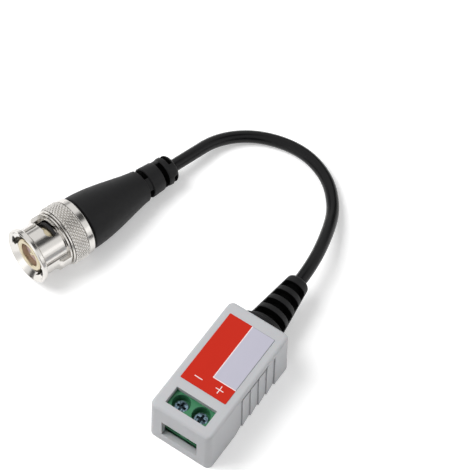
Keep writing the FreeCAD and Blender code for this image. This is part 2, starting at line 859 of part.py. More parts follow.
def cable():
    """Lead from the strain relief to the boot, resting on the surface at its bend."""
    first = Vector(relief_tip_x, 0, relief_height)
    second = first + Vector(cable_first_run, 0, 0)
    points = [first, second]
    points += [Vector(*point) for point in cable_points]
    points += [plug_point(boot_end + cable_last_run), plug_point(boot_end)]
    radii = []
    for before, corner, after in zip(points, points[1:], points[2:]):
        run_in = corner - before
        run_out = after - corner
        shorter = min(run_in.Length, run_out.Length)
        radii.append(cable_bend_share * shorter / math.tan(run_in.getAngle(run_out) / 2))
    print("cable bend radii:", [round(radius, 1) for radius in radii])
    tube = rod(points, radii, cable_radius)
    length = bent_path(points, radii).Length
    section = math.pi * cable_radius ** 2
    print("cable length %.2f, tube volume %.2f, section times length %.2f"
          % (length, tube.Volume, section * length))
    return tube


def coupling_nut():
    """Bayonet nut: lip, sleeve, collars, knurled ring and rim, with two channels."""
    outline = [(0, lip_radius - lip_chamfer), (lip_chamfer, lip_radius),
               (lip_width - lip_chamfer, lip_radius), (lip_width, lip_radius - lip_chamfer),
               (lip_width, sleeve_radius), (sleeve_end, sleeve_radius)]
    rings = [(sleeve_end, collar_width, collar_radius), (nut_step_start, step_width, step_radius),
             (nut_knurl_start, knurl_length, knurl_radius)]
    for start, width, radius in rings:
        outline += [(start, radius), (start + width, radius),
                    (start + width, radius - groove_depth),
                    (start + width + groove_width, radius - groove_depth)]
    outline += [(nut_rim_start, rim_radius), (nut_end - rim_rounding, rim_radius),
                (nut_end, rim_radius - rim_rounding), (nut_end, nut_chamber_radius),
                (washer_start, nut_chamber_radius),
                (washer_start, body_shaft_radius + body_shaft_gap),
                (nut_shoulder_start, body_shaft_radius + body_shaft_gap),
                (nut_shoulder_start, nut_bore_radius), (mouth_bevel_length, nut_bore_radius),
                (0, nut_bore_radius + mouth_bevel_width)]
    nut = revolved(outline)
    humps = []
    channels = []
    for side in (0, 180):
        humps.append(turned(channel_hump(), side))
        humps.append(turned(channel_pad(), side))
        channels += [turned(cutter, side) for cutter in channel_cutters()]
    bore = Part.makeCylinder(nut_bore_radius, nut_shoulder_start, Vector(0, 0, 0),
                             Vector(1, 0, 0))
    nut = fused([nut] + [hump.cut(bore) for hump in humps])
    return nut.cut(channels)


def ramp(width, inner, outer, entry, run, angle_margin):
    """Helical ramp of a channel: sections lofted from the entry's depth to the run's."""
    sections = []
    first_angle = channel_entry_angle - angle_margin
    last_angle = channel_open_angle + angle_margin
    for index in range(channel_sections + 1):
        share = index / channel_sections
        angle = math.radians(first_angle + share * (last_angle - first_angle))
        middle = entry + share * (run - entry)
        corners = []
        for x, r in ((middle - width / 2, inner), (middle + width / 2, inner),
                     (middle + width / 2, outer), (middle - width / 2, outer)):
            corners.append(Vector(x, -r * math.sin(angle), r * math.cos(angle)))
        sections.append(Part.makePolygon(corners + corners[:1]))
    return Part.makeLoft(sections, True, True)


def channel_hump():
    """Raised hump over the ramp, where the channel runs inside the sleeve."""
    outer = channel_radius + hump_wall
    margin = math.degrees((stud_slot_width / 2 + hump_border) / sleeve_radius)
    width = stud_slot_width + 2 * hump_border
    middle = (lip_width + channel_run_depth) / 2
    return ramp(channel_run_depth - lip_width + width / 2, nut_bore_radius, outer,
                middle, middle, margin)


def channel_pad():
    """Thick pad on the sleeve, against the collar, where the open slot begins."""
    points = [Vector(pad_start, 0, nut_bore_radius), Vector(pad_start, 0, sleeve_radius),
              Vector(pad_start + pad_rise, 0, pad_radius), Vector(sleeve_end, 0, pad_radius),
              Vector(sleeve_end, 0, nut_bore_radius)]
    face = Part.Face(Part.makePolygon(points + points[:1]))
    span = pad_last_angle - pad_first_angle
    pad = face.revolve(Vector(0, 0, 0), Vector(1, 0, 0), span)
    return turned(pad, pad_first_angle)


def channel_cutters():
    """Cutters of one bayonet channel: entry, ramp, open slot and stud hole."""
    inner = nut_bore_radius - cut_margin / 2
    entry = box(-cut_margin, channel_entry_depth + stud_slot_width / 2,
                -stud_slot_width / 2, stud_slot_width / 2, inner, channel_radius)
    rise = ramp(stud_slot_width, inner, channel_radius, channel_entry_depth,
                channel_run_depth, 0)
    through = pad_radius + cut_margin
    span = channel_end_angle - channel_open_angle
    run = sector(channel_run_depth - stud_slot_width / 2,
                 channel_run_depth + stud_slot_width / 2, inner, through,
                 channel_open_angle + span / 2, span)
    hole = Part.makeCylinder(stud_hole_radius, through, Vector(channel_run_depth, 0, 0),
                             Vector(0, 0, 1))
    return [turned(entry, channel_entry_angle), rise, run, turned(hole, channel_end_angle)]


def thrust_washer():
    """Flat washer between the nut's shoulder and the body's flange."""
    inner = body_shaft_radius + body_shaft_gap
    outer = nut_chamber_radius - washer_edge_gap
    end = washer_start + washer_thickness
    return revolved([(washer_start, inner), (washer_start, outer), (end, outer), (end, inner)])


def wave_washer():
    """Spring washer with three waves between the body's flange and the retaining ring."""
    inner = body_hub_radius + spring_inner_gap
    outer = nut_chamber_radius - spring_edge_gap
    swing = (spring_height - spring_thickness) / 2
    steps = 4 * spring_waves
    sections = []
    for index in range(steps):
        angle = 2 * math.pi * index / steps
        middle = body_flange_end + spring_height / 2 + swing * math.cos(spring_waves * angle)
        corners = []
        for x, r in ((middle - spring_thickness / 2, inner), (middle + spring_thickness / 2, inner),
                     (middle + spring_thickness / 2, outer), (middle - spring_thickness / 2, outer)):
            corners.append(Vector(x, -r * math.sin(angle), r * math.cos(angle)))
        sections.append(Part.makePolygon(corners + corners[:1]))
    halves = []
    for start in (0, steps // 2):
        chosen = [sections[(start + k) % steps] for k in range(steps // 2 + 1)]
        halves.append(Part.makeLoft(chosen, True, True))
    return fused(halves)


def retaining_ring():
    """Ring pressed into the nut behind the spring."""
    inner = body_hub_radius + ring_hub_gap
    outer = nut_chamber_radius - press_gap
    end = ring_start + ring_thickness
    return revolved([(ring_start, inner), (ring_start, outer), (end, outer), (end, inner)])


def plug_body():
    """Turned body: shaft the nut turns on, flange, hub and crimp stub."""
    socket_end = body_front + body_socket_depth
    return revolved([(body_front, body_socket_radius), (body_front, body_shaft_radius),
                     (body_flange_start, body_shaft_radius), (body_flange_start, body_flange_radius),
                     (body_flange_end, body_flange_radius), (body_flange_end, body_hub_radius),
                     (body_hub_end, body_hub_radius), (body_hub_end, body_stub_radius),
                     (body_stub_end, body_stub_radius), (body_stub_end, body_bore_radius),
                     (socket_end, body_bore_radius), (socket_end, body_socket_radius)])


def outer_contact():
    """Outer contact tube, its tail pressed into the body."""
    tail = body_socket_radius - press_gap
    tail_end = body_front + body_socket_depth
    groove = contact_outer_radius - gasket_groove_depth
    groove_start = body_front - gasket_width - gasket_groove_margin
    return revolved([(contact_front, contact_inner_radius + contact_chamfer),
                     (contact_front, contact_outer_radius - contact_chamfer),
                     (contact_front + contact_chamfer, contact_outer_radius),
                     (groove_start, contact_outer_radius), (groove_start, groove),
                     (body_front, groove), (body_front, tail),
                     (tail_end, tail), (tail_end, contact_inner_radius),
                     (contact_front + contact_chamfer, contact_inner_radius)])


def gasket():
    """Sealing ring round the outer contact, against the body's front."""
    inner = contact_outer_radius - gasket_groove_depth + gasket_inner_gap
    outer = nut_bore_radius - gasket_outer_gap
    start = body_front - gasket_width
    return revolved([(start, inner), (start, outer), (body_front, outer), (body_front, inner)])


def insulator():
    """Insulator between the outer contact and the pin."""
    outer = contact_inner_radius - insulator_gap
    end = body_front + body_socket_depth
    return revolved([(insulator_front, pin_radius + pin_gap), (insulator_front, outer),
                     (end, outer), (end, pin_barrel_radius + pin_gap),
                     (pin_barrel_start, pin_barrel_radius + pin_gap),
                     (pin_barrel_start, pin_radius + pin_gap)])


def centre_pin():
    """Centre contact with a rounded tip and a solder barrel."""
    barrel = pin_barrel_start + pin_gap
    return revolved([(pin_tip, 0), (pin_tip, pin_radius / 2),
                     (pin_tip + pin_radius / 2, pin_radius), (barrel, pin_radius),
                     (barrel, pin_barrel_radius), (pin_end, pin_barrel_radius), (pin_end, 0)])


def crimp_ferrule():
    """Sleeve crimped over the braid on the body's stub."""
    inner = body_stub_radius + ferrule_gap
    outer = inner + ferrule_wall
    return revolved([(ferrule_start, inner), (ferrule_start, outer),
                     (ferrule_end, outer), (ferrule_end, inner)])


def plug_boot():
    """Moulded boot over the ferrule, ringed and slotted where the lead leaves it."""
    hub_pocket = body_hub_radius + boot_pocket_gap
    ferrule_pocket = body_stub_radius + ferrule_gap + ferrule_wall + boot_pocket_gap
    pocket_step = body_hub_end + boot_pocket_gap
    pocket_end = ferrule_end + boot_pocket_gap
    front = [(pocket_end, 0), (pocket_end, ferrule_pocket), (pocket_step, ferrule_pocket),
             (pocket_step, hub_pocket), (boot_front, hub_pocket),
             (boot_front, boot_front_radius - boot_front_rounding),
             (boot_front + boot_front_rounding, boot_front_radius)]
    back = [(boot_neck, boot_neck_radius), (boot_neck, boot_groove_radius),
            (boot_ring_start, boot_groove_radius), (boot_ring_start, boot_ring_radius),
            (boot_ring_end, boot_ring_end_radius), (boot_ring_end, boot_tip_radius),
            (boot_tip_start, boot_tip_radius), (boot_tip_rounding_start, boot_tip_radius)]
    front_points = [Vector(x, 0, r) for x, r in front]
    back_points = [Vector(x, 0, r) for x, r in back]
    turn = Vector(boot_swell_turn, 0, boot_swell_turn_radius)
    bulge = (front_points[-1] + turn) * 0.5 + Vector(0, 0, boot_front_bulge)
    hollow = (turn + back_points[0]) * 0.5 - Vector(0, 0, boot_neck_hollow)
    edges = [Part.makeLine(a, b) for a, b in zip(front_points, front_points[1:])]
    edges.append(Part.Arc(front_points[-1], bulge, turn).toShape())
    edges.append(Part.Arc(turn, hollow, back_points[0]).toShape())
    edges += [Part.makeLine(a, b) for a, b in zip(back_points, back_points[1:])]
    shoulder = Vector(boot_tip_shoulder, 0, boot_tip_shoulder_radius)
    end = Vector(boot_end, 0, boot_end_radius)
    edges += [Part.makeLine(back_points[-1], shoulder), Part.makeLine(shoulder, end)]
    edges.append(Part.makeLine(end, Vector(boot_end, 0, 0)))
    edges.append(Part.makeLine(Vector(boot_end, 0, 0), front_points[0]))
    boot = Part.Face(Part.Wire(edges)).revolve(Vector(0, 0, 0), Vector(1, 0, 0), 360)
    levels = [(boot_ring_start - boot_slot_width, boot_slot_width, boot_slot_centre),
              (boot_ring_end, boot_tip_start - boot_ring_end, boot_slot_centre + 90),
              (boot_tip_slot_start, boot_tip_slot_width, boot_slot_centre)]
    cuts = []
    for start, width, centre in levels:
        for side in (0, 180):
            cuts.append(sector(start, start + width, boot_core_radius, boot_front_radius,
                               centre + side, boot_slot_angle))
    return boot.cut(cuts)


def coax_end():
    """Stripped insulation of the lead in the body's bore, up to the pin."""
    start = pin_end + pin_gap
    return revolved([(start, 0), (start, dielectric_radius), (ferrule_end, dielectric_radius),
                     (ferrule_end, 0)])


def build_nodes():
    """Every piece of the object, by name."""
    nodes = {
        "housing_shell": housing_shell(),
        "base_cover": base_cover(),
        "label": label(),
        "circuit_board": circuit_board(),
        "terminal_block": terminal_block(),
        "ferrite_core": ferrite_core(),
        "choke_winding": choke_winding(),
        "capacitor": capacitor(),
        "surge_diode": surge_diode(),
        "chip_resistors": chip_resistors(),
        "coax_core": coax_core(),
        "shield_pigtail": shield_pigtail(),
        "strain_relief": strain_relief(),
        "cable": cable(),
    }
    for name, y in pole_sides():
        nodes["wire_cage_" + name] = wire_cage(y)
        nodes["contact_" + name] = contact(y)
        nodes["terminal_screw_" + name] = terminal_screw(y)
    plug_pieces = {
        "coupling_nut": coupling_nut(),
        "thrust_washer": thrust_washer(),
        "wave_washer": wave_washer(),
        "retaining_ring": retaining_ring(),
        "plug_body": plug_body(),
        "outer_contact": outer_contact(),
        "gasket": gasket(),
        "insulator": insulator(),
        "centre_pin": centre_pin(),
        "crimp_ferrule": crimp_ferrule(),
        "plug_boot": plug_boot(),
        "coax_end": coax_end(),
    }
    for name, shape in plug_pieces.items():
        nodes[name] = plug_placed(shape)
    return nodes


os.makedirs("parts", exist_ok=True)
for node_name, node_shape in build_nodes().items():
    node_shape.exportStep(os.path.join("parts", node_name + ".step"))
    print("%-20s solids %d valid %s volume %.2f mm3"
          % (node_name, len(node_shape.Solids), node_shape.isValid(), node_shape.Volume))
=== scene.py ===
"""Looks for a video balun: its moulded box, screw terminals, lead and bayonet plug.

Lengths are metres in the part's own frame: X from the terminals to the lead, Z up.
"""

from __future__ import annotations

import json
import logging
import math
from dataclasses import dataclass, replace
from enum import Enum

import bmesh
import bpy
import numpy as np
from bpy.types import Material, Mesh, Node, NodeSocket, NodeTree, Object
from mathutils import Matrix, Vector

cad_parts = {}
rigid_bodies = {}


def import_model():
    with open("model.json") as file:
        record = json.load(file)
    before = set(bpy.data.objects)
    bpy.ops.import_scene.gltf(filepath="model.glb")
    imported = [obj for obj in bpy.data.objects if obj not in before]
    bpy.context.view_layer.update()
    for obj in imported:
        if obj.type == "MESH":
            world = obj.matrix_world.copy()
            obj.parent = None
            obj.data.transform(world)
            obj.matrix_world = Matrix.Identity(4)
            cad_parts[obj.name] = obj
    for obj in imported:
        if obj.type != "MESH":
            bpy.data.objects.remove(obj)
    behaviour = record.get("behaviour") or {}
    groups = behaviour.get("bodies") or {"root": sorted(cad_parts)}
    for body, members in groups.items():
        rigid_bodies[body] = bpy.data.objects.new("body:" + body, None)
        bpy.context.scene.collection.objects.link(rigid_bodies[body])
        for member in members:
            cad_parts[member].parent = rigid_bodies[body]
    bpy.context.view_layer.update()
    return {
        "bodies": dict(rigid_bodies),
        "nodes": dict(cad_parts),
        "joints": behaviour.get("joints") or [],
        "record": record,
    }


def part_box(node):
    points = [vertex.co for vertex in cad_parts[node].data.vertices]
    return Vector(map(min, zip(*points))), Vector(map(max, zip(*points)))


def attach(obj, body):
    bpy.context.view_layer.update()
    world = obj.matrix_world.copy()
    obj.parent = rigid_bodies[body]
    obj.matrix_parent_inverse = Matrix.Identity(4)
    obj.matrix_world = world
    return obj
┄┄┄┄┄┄
:: What is asked ::
Return only the stretch of the material above from the line holding "for node_name, node_shape" through the line holding "imported = [obj", copied exactly.

:: Problem solution ::
for node_name, node_shape in build_nodes().items():
    node_shape.exportStep(os.path.join("parts", node_name + ".step"))
    print("%-20s solids %d valid %s volume %.2f mm3"
          % (node_name, len(node_shape.Solids), node_shape.isValid(), node_shape.Volume))
=== scene.py ===
"""Looks for a video balun: its moulded box, screw terminals, lead and bayonet plug.

Lengths are metres in the part's own frame: X from the terminals to the lead, Z up.
"""

from __future__ import annotations

import json
import logging
import math
from dataclasses import dataclass, replace
from enum import Enum

import bmesh
import bpy
import numpy as np
from bpy.types import Material, Mesh, Node, NodeSocket, NodeTree, Object
from mathutils import Matrix, Vector

cad_parts = {}
rigid_bodies = {}


def import_model():
    with open("model.json") as file:
        record = json.load(file)
    before = set(bpy.data.objects)
    bpy.ops.import_scene.gltf(filepath="model.glb")
    imported = [obj for obj in bpy.data.objects if obj not in before]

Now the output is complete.